См.: Sahl, “Walter Benjamin in the Internment Camp”, 348.

Стадион Коломб, как его называли интернированные, со своими лишь частично крытыми трибунами давал убежище от стихий лишь небольшой части задержанных. Их постоянно кормили бутербродами с дешевым паштетом из печенки и заставляли самих сооружать себе импровизированные уборные. Заль пишет, что условия пребывания в этом месте были тяжелыми даже для молодых и здоровых; что же касается 47-летнего Беньямина, который был одним из самых пожилых из числа интернированных и здоровье которого уже и без того ухудшалось, то для него они просто могли оказаться смертельными. Спасением жизни он, несомненно, был обязан молодому человеку Максу Арону, пришедшему ему на помощь. «В первый же вечер, – позже вспоминал Арон, – я заметил немолодого человека, тихо и неподвижно сидевшего на одной из скамей. Ему в самом деле не было еще и пятидесяти?.. Лишь на следующее утро, увидев, что он по-прежнему сидит (как мне показалось) на том же самом месте, я начал беспокоиться. И в его молчании, и в его позе ощущалось что-то величавое. Он просто не вписывался в это окружение» [462] . Залю казалось, что «в том, как этот молодой человек заботился о своем физически немощном протеже, беспомощном во всех практических делах, [ощущалось] едва ли не библейское уважение к духу в эпоху напастей и опасностей».

462

Воспоминания Макса Арона, 1939 г., Еврейская национальная и университетская библиотека, Иерусалим. Цит. по: Scheurmann and Scheurmann, eds., Fur Walter Benjamin, 115.

После 10 дней пребывания на стадионе интернированные были разделены на группы и разосланы в лагеря (называвшиеся camps des travailleurs volontaires) по всей Франции. Беньямин и его друзья, включая не только Арона и Заля, но и драматурга Германа Кестена, добились, чтобы их не разделяли; под вооруженной охраной их сначала доставили на автобусе на Аустерлицкий вокзал, а затем на поезде до Невера – городка примерно в 150 милях к югу от Парижа на западной окраине Бургундии.

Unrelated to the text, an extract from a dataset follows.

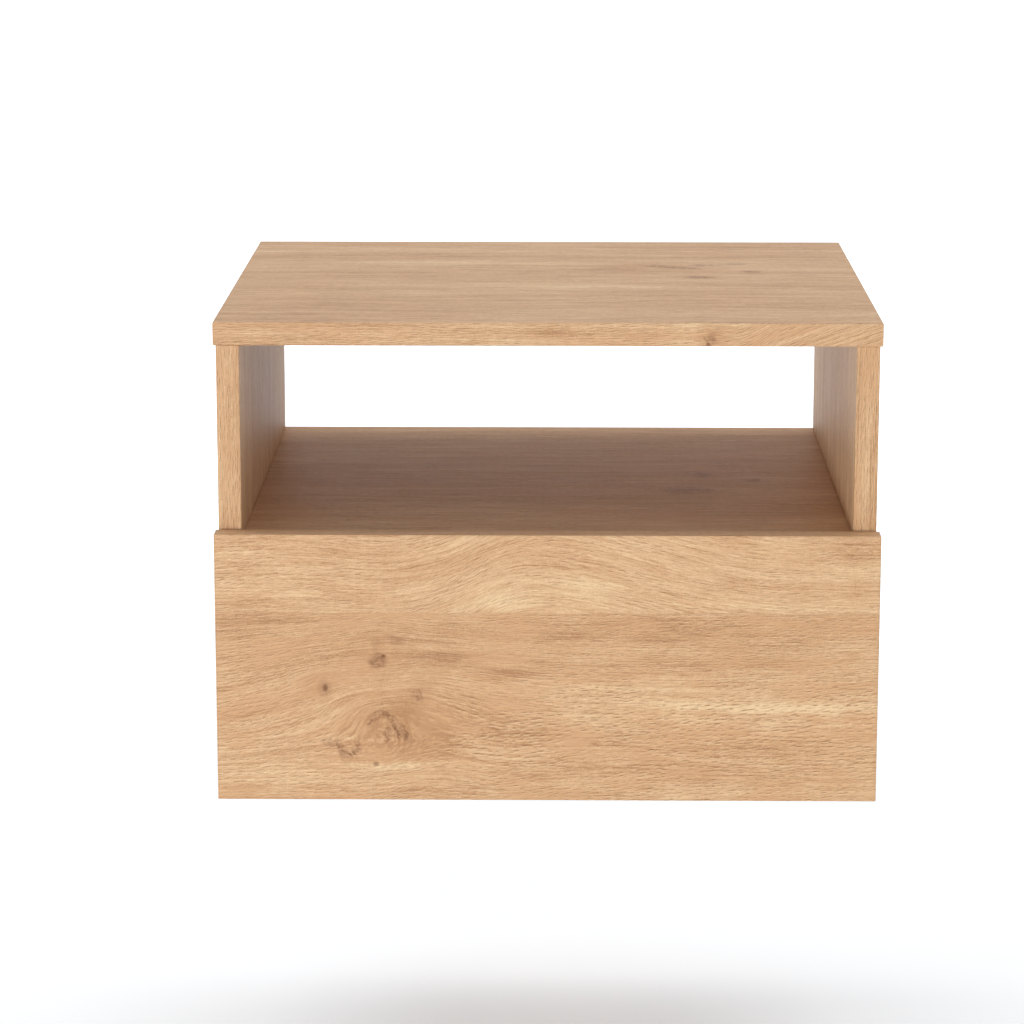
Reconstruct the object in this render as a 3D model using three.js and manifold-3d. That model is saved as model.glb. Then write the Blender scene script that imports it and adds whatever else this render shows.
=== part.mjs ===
// A floating nightstand: a board carcass that hangs on a wall, with an open bay above and
// one drawer below that runs on ball-bearing slides. Millimetres, +Z up. The wall is the
// plane y = 0, the user stands in front, towards -Y, and left and right are the user's.
// The origin is the centre of the back panel's rear face, which lies against the wall.

import * as THREE from 'three';
import { RoundedBoxGeometry } from 'three/addons/geometries/RoundedBoxGeometry.js';
import { mergeVertices } from 'three/addons/utils/BufferGeometryUtils.js';
import Module from 'manifold-3d';

const wasm = await Module();
wasm.setup();

// Carcass
const topWidth = 460;
const carcassDepth = 400;
const totalHeight = 335;
const boardThickness = 16;
const openBayHeight = 134; // clear height between the top and the shelf
const sideInset = 2; // how far each side stands in under the end of the top
const edgeRound = 0.5; // radius on every edge of every board
const wallHoleRadius = 3.5; // for the two screws that go through the back panel into the wall
const wallHoleMargin = 52; // from the end of the back panel to the hole
const wallHoleDrop = 45; // from the back panel's upper edge down to the hole

// Drawer
const frontLip = 5; // how far the drawer front rises over the shelf, to be pulled by
const frontGap = 2; // between the carcass's front edges and the drawer front
const drawerBoard = 12;
const drawerFloorThickness = 3;
const drawerGapBelow = 14; // between the bottom panel and the drawer box
const drawerGapAbove = 19; // between the drawer box and the shelf
const grooveDepth = 6; // of the groove that holds the drawer's floor
const grooveRise = 10; // from the lower edge of the drawer's sides up to the groove
const groovePlay = 0.3;

// Slides
const slideThickness = 13; // from the side panel to the drawer's side
const slideHeight = 45.7;
const slideSheet = 1.2;
const slideSetback = 2; // from the carcass's front edge to the slide's front end
const slideRearGap = 32; // from the slide's rear end to the back panel
const ballDiameter = 3.5;
const ballPitch = 20;
const ballGap = 0.1; // between a ball and each track it rolls on
const cageLength = 120;
const cageSheet = 0.5;
const cageGap = 0.35; // between a cage and the members beside it
const lipGap = 0.2; // between a ball and the lip that keeps it in its track
const lipDepth = 1;

// Fittings
const faceSkin = 5; // board left under a dowel or a bolt that enters its face
const fittingMargin = 50; // from a board's front or rear edge to the fitting nearest to it
const fitGap = 0.2; // between a fitting and its hole, all round
const dowelRadius = 4;
const dowelLength = 32;
const dowelChamfer = 1;
const backDowelMargin = 38; // from the back panel's upper or lower edge to its dowels
const camRadius = 7.5;
const camReach = 24; // from the joint between two boards to the cam's centre
const camSkin = 2.5; // board left under a cam
const camRecessDepth = 1.5;
const camRecessWidth = 1.6;
const camRecessLength = 8;
const boltThreadRadius = 2.5;
const boltTipLength = 1;
const boltCollarRadius = 3.2;
const boltCollarLength = 2;
const boltShaftRadius = 1.8;
const boltHeadRadius = 2.8;
const boltHeadLength = 4;
const boltHeadChamfer = 0.8;
const drawerCamDrop = 30; // from the drawer's upper edge down to its cams
const screwHeadRadius = 3.4;
const screwHeadDepth = 2;
const screwRadius = 1.6;
const screwTipLength = 2.5;
const screwSink = 0.1; // how far a screw's head lies below the face around it
const screwSkin = 1.5; // drawer board left under a slide's screw
const screwEndMargin = 35; // from a slide's end to its screw
const screwRecessDepth = 1.1;
const screwRecessWidth = 0.9;
const screwRecessLength = 4;
const backScrewBite = 28; // how far the drawer back's screws enter its ends
const backScrewDrop = 25; // from the drawer's upper edge down to those screws

// Modelling values
const overrun = 5; // how far a cutter stands out of the piece it cuts
const weldDistance = 0.001;
const edgeSegments = 1;
const boreSides = 14;
const camSides = 24;
const turnedSides = 12;
const ballSides = 6;
const ballRings = 4;

// Places that follow from these sizes, with heights from the carcass's lower edge
const sideFace = topWidth / 2 - sideInset;
const bayHalf = sideFace - boardThickness;
const topUnderside = totalHeight - boardThickness;
const shelfTop = topUnderside - openBayHeight;
const shelfUnderside = shelfTop - boardThickness;
const wallCentre = (boardThickness + shelfUnderside) / 2;
const faceDepth = boardThickness - faceSkin;
const drawerFace = bayHalf - slideThickness;
const drawerRoom = drawerFace - drawerBoard;
const drawerLow = boardThickness + drawerGapBelow;
const drawerTop = shelfUnderside - drawerGapAbove;
const drawerFrontBack = -carcassDepth - frontGap;
const floorLevel = drawerLow + grooveRise;
const floorTop = floorLevel + drawerFloorThickness;
const slideLevel = (drawerLow + drawerTop) / 2;
const slideRear = -boardThickness - slideRearGap;
const slideLength = carcassDepth - slideSetback + slideRear;
const drawerRear = drawerFrontBack + slideLength;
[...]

Прибыв туда к вечеру, интернированные были вынуждены совершить двухчасовой пеший переход до заброшенного замка Вернуш. Этот переход стал пыткой для Беньямина, у которого начало отказывать сердце. Впоследствии он рассказывал Адриенне Монье, что, хотя его скудные пожитки нес Арон, в дороге он упал от изнеможения. В замке не было абсолютно никакой обстановки, и 300 интернированных были вынуждены спать на полу, пока несколькими днями позже им не привезли солому. Все эти потрясения стали для Беньямина тяжелым бременем; по сравнению с большинством других заключенных ему требовалось больше времени, чтобы привыкнуть к лишениям, включавшим голод, холод, грязь и «непрерывный гам». Его здоровье по-прежнему ухудшалось, и были дни, когда он лежал, не имея сил даже на то, чтобы читать. При помощи Арона он устроил для себя под винтовой лестницей что-то вроде каморки; штора из мешковины в какой-то мере обеспечивала ему там приватность.